Sexuality is not like a newspaper–read today and discarded tomorrow. Established desires can be sublimated or repressed, but never eliminated. If people have a homosexual capacity, it stays with them for life - even if they never act on it. (Emphasis mine)
I doubt whether we would have seen Malcolm X on Oprah talking about his life on the downlow. But like many religious leaders from Henry Ward Beecher to Elijah Muhammad, their sexual behaviour off the pulpit or the lectern hasn’t always been pristine–it’s been downright weird. (The same could be said for political leaders as well.) The ways in which the Nation of Islam brought Malcolm and Betty together in matrimony seem rather distancing and has little to do with what I think of as courtship rituals. The faith showed the same fear of, and depreciation of women as with other ultra-orthodox Islamic groups. It was the same distancing that Malcolm had towards women in general, tainted by his relationship with his mother. In other words, his was an arranged marriage, made up to ensure and to confirm Malcolm’s masculinity and power in the relationship. The woman came to him, or was brought to him. And it does not imply that Malcolm did not come to love Betty. However, in pursuing gay relationships as an adult, in Perry’s book, he went after what he wanted.

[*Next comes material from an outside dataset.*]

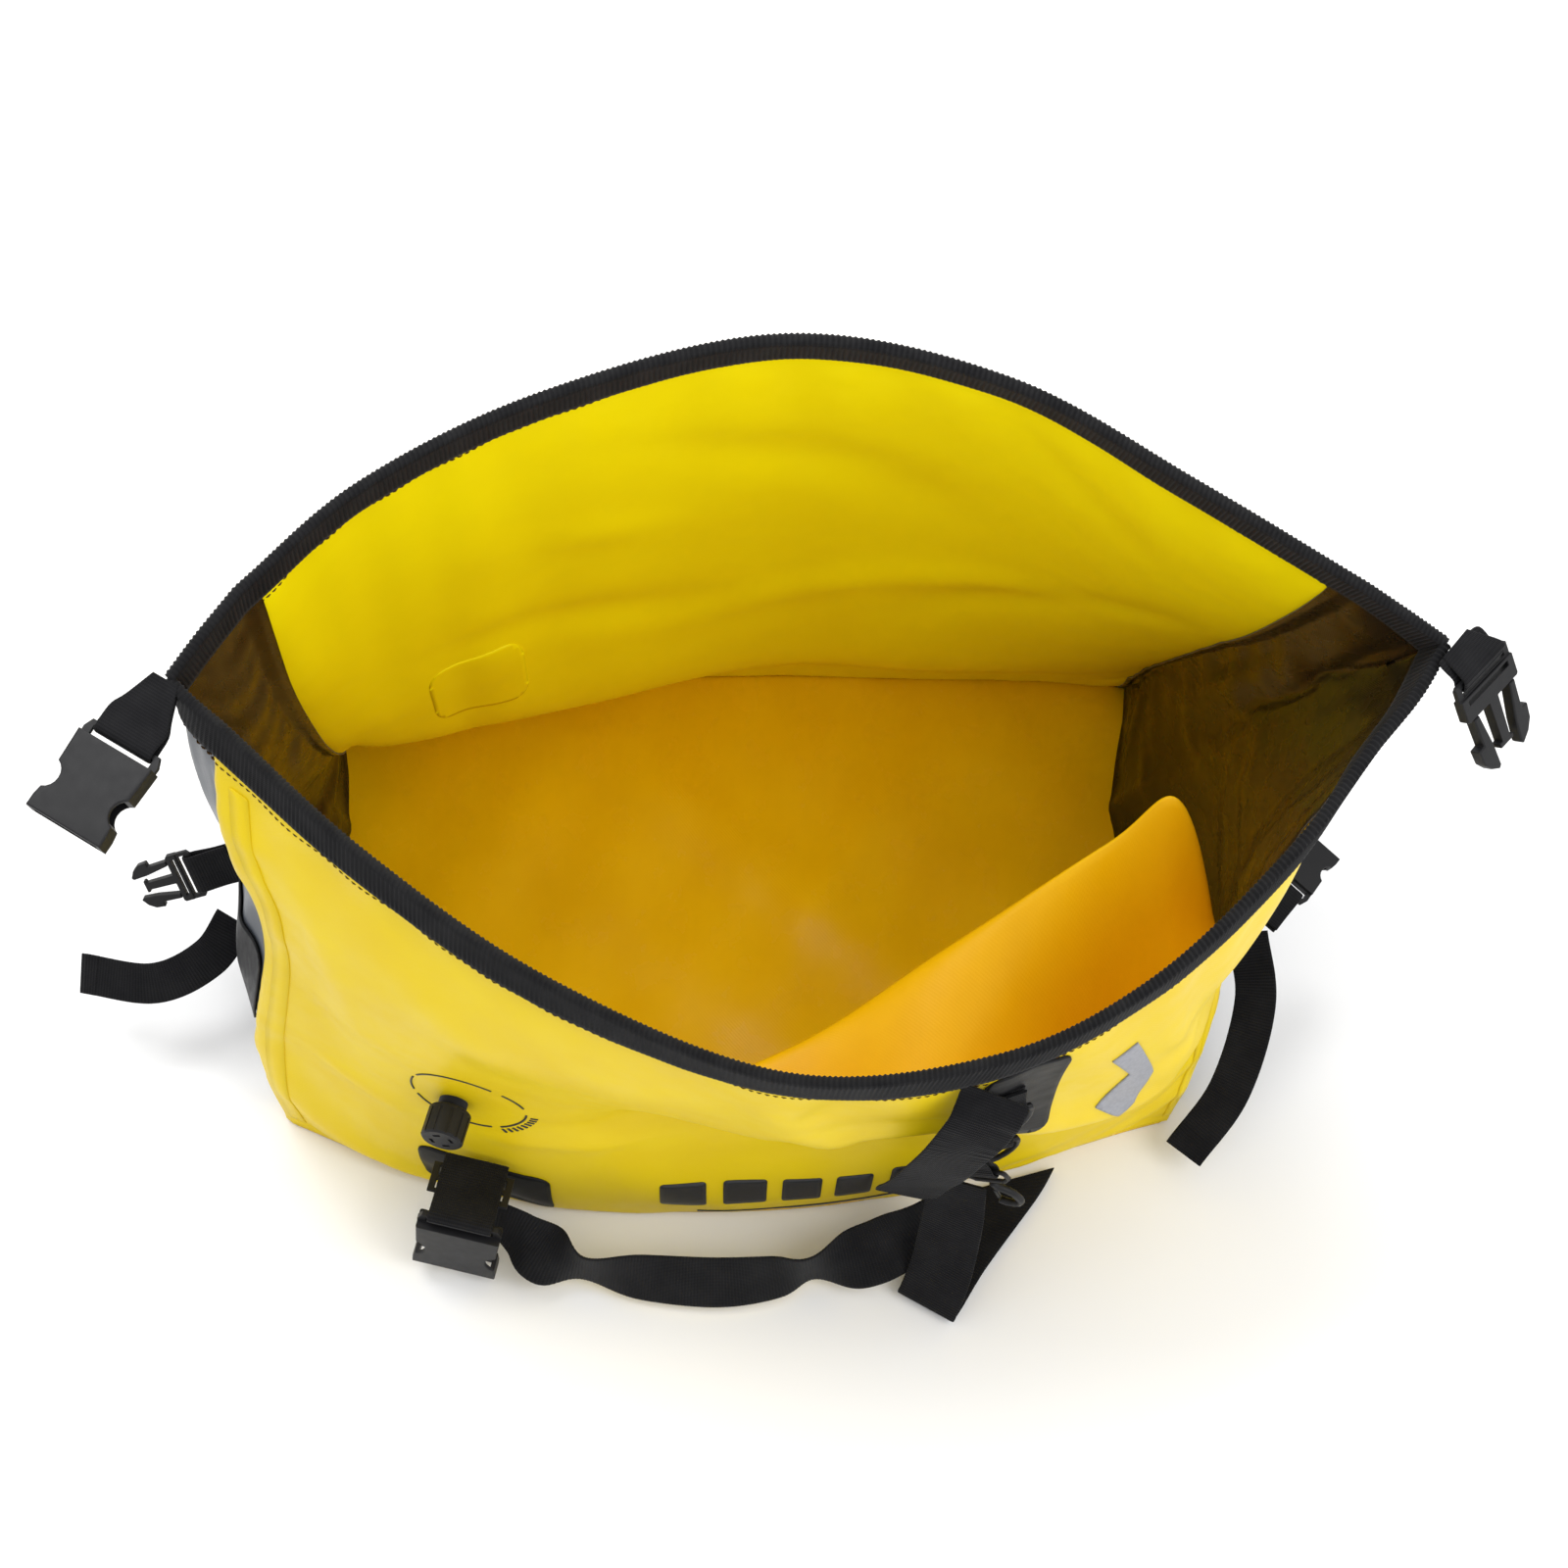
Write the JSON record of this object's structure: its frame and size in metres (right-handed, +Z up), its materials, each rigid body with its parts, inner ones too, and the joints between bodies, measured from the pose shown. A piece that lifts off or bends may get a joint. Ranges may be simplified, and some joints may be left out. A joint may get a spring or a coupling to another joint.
{
  "type": "duffel dry bag",
  "caption": "Roll-top duffel dry bag of welded coated fabric, mouth open, with webbing-bound rim, side-release buckles, rings, snap hook, carry straps and an air valve.",
  "frame": {"origin": "middle of the flat underside of the floor panel", "axes": "+Z up, +X along the mouth from the female mouth buckle to the plug half, -Y the front that carries the valve"},
  "size_m": [0.8325, 0.4498, 0.5196],
  "materials": {
    "yellow_fabric": "satin PVC-coated polyester",
    "grey_fabric": "satin PVC-coated polyester",
    "black_film": "matte coated reinforcement",
    "reflective_grey": "retro-reflective film",
    "seal_rubber": "matte",
    "webbing": "ribbed polyester webbing",
    "black_plastic": "fine-textured acetal"
  },
  "bodies": {
    "bag": {"base_panel": "yellow_fabric", "front_panel": "yellow_fabric", "back_panel": "yellow_fabric", "end_panel_right": "grey_fabric", "end_panel_left": "grey_fabric", "rim_binding_front": "webbing", "rim_binding_back": "webbing", "mouth_tab_left": "webbing", "mouth_tab_right": "webbing", "side_loop_left": "webbing", "side_loop_right": "webbing", "side_tail_left": "webbing", "side_tail_right": "webbing", "anchor_patch_left": "black_film", "anchor_patch_right": "black_film", "chevron_strip": "reflective_grey", "side_patch_left": "black_film", "side_patch_right": "black_film", "valve_body": "black_plastic", "handle_anchor_web": "webbing", "tri_glide": "black_plastic", "carry_strap": "webbing", "ring_tab_upper": "webbing", "ring_tab_lower": "webbing", "hook_web": "webbing", "shoulder_strap_upper": "webbing", "shoulder_strap_lower": "webbing"},
    "mouth_female": {"mouth_buckle_female": "black_plastic"},
    "mouth_male": {"mouth_buckle_male": "black_plastic"},
    "mouth_arm_a": {"mouth_prong_a": "black_plastic"},
    "mouth_arm_b": {"mouth_prong_b": "black_plastic"},
    "side_male": {"side_buckle_male": "black_plastic"},
    "side_arm_a": {"side_prong_a": "black_plastic"},
    "side_arm_b": {"side_prong_b": "black_plastic"},
    "side_female": {"side_buckle_female": "black_plastic"},
    "handle_female": {"handle_buckle_female": "black_plastic"},
    "upper_ring": {"ring_upper": "black_plastic"},
    "lower_ring": {"ring_lower": "black_plastic"},
    "swivel": {"hook_swivel": "black_plastic"},
    "hook": {"hook_body": "black_plastic"},
    "gate": {"hook_gate": "black_plastic"},
    "cap": {"valve_cap": "black_plastic", "valve_seal": "seal_rubber"}
  },
  "joints": [
    {"name": "mouth_female_swing", "type": "hinge", "parent": "bag", "child": "mouth_female", "pos_m": [-0.318, -0.094, 0.349], "axis": [0.8368, -0.5475, 0], "range_deg": [-50, 50]},
    {"name": "mouth_male_swing", "type": "hinge", "parent": "bag", "child": "mouth_male", "pos_m": [0.4075, -0.0575, 0.366], "axis": [0.6347, 0.7589, -0.1456], "range_deg": [-45, 45]},
    {"name": "mouth_arm_a_flex", "type": "hinge", "parent": "mouth_male", "child": "mouth_arm_a", "pos_m": [0.42611, -0.05386, 0.34588], "axis": [0.6887, -0.4701, 0.552], "range_deg": [-6, 0], "stiffness_Nm_per_rad": 0.6},
    {"name": "mouth_arm_b_flex", "type": "hinge", "parent": "mouth_male", "child": "mouth_arm_b", "pos_m": [0.40389, -0.08042, 0.35098], "axis": [0.6887, -0.4701, 0.552], "range_deg": [0, 6], "stiffness_Nm_per_rad": 0.6},
    {"name": "side_male_swing", "type": "hinge", "parent": "bag", "child": "side_male", "pos_m": [-0.318, -0.038, 0.1], "axis": [-0.3292, 0.5004, 0.8008], "range_deg": [-40, 40]},
    {"name": "side_arm_a_flex", "type": "hinge", "parent": "side_male", "child": "side_arm_a", "pos_m": [-0.33516, -0.03366, 0.10461], "axis": [0.0821, 0.86, -0.5036], "range_deg": [-6, 0], "stiffness_Nm_per_rad": 0.3},
    {"name": "side_arm_b_flex", "type": "hinge", "parent": "side_male", "child": "side_arm_b", "pos_m": [-0.32758, -0.04518, 0.08617], "axis": [0.0821, 0.86, -0.5036], "range_deg": [0, 6], "stiffness_Nm_per_rad": 0.3},
    {"name": "side_female_swing", "type": "hinge", "parent": "bag", "child": "side_female", "pos_m": [0.332, -0.052, 0.108], "axis": [0.7514, -0.5592, -0.3502], "range_deg": [-30, 30]},
    {"name": "handle_female_swing", "type": "hinge", "parent": "bag", "child": "handle_female", "pos_m": [-0.153, -0.2515, 0.068], "axis": [0.9726, -0.2005, -0.1179], "range_deg": [-30, 8]},
    {"name": "ring_upper_swing", "type": "hinge", "parent": "bag", "child": "upper_ring", "pos_m": [0.155, -0.246, 0.204], "axis": [0.9397, 0.342, 0], "range_deg": [-35, 0]},
    {"name": "ring_lower_swing", "type": "hinge", "parent": "bag", "child": "lower_ring", "pos_m": [0.153, -0.224, 0.114], "axis": [0.9397, 0.342, 0], "range_deg": [-35, 10]},
    {"name": "swivel_swing", "type": "hinge", "parent": "bag", "child": "swivel", "pos_m": [0.14572, -0.24952, 0.13647], "axis": [0.8445, -0.2997, 0.4438], "range_deg": [-25, 25]},
    {"name": "hook_turn", "type": "hinge", "parent": "swivel", "child": "hook", "pos_m": [0.1518, -0.2502, 0.12443], "axis": [0.4507, -0.0501, -0.8913], "continuous": true},
    {"name": "gate_open", "type": "hinge", "parent": "hook", "child": "gate", "pos_m": [0.1547, -0.24982, 0.11152], "axis": [-0.2893, -0.9527, -0.0928], "range_deg": [0, 20], "stiffness_Nm_per_rad": 0.02},
    {"name": "valve_turn", "type": "hinge", "parent": "bag", "child": "cap", "pos_m": [-0.15555, -0.20242, 0.12176], "axis": [-0.2427, -0.97, -0.0102], "range_deg": [0, 110]}
  ],
  "couplings": [
    {"joint": "mouth_arm_b_flex", "follows": "mouth_arm_a_flex", "ratio": -1},
    {"joint": "side_arm_b_flex", "follows": "side_arm_a_flex", "ratio": -1}
  ]
}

I can now think of all this in light of the debate between Bayard Rustin and Malcolm X in 1962; it is what we know now against what we didn’t know then. When Malcolm died, all of his potential died with him. He remains frozen in time, the Black Prince who embraced heterosexuality as well as a black, black woman, as Alice Walker once said of him. He was also fronting. Even the Autobiography is a front, that is, a lie. This is not food for gossip magazines, but food for thought in all of our relationships and alliances.

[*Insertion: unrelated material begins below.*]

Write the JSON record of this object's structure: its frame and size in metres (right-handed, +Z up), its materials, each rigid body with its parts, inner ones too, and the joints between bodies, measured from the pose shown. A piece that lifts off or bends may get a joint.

When Bayard Rustin died, he died reviled for being an openly gay man who had few regrets for living his life, as well as being a black man and a progressive, who supposedly nearly hampered our walk to freedom. The redeemed, but hidden Malcolm was able to witheringly excoriate Rustin from a high place of judgment and superiority in everyone’s mind. He was unable to evince little empathy or even a pang of insight for Rustin across the differences, even backstage of the public arena, for fear of being exposed. It paid for Malcolm to remain heterosexual for the rest of his life, and for the life of his legend. And that is both the horror and the regret of that moment in time, in that debate between Malcolm X and Bayard Rustin, that needs to be iterated in any kind of film biography of this great, nearly-forgotten black leader.